Perhaps managers should be encouraged to read On War too?
7 thoughts on “Clausewitz, “On War”, Book 1: Jason Bourne and ‘friction’”
When you “go live” with anything, you encounter friction. You are in a rock band. You have rehearsed for several weeks. An amplifier that has worked innocuously fine in practice breaks. You are going to do a presentation you have rehearsed several times. The board you have made unaccountably gets a magic marker smear on it. This stuff happens all the time under increased stress and where the severity of the outcome is particularly extreme. You are going to make a closing argument to the jury and the lapel of the suit you are going to wear is stained.
So, yeah, everyone should know about friction.
Amd Clausewitz’s lesson is that in wartime, this phenomenon is way, way worse, and lives are at stake.
Ah! I was going to say something very similar: Anyone who has done anything has experienced friction. Undoubtedly it is worse in war.
T. S. Eliot, The Hollow Men:
Tom Peters has written about the importance of resilience in business. His post reminded me of something by Field Marshal Lord Wavell.
After commenting on the British practice of testing military equipment by dropping it off a tower and then burying it in the mud for a few days, he continues:
Now the mind of the general in war is buried, not merely for 48 hours but for days and weeks, in the mud and sand of unreliable information and uncertain factors, and may at any time receive, from an unsuspected move of the enemy, an unforseen accident, or a treaherous turn in the weather, a bump equivalent to a drop of at least a hundred feet on to something hard. Delicate mechanism is of little use in war; and this applies to the mind of the commander as well as his body; to the spirit of an army as well as to the weapons and instruments with which it is equipped.
Friction is a marvelous concept, one of Clausewitz’s greatest metaphors. Systems thinking as most ppl practice it, by and large, while highly useful at enlarging the mental map of relevant variables tends to forget or at least underestimate the amount of friction present at any given moment, especially in “soft systems” composed of human beings.
People who have spent their careers in “staff” positions generally have much less understanding of friction than people who have been in “line” jobs. By “staff,” I mean here a job in which one analyzes, advises, and recommends, but does not have direct decision-making responsibility or accountability for outcomes.
In our society as a whole, the ratio of staff to line people seems to have greatly increased, and these staff people seem to have less and less understanding or empathy for the frictions and other issues faced by line people.
IN my military experience, I have seen my own plans and the plans of others shot down because they were planned for the “best case scenario”, ie, everything will go exactly right. It doesn’t take long before you realize that you have to plan for the worst and accept the risks you can’t plan away.
I’m always amazed when I read of events that came to pass, and hindsight and analysis reveals that the planners were assuming the “best case scenario” would occur.

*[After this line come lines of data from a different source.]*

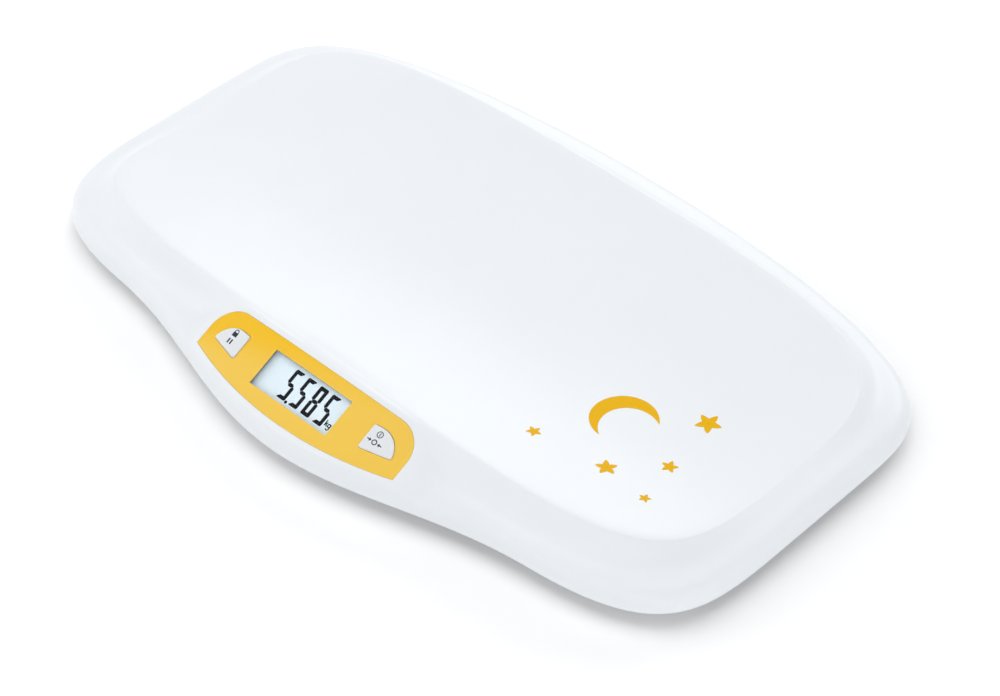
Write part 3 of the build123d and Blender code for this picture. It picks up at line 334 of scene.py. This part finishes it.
def add_softbox(name, place, size, power, mirrored):
    """Rectangular area lamp aimed at the scale, seen in its gloss or not."""
    lamp = bpy.data.lights.new(name, "AREA")
    lamp.shape = "RECTANGLE"
    lamp.size, lamp.size_y = size
    lamp.energy = power
    holder = bpy.data.objects.new(name, lamp)
    bpy.context.scene.collection.objects.link(holder)
    holder.location = place
    holder.rotation_euler = (-Vector(place)).to_track_quat("-Z", "Y").to_euler()
    holder.visible_camera = False
    holder.visible_glossy = mirrored
    return holder


def light_underside():
    """Lamp below the clear floor that reaches surfaces seen directly, and adds nothing to bounces."""
    below = add_softbox("underside_softbox", (0.0, 0.05, -1.6), (1.8, 1.4), 10.0, False)
    below.data.use_shadow = False
    below.data.use_nodes = True
    tree = below.data.node_tree
    path = tree.nodes.new("ShaderNodeLightPath")
    first = tree.nodes.new("ShaderNodeMath")
    first.operation = "LESS_THAN"
    first.inputs[1].default_value = 1.5
    tree.links.new(path.outputs["Ray Depth"], first.inputs[0])
    tree.links.new(first.outputs[0], tree.nodes["Emission"].inputs["Strength"])


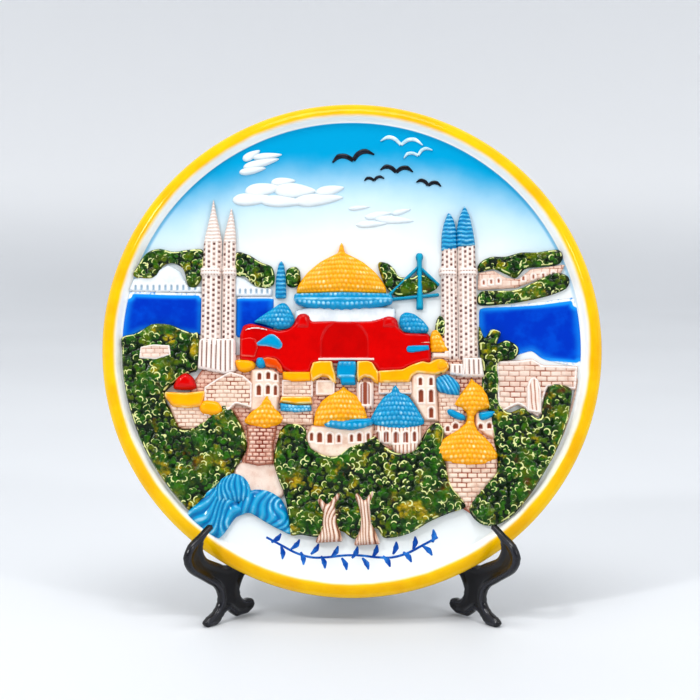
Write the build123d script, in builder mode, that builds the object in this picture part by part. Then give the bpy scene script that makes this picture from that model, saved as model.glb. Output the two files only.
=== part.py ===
from build123d import *
from math import cos, radians, sin
import os

# A hand-painted relief plate that leans on a small folding plastic easel.
# Millimetres. +Z is up, the painted face looks towards -Y, and the floor is z = 0.

# ---- driving dimensions: plate ----
plate_radius = 100.0        # outer edge of the rolled rim
lean = 15.0                 # degrees that the plate leans back from upright
centre_height = 105.0       # height of the plate's centre, on its rest plane
rest_plane_y = 6.14         # depth of that centre point
back_level = 4.0            # flat of the back, above the foot ring's rest plane
well_level = 9.5            # flat floor that carries the relief
crest_level = 13.0          # top of the rolled rim
crest_radius = 95.5
well_radius = 92.3
foot_ring_inner = 57.0
foot_ring_outer = 61.5
rim_back_radius = 95.5      # where the sloping back meets the rolled rim
rim_back_level = 6.8
hanging_hole_radius = 1.25
hanging_hole_angle = 9.0    # degrees each side of the top
hanging_arc_level = 53.0    # chord below the short arc that carries the hanging holes

# ---- driving dimensions: easel ----
splay = 38.0                # degrees between each half and straight ahead
hinge_y = 37.74             # depth of the vertical hinge axis
half_thickness = 3.6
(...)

This is a solid little post.
I think it’s interesting that CvC notes that often the biggest sources of friction come not from enemy action, but rather from the army itself. Kotare mentioned that often people hanker for new systems to deal with friction, but he rightly points out that such systems only increase the level of complexity, and consequently increase friction (probably because friction is equal parts chance and entropy).
What people should hanker for instead is this: The KISS Principle! Keep It Simple, Stupid!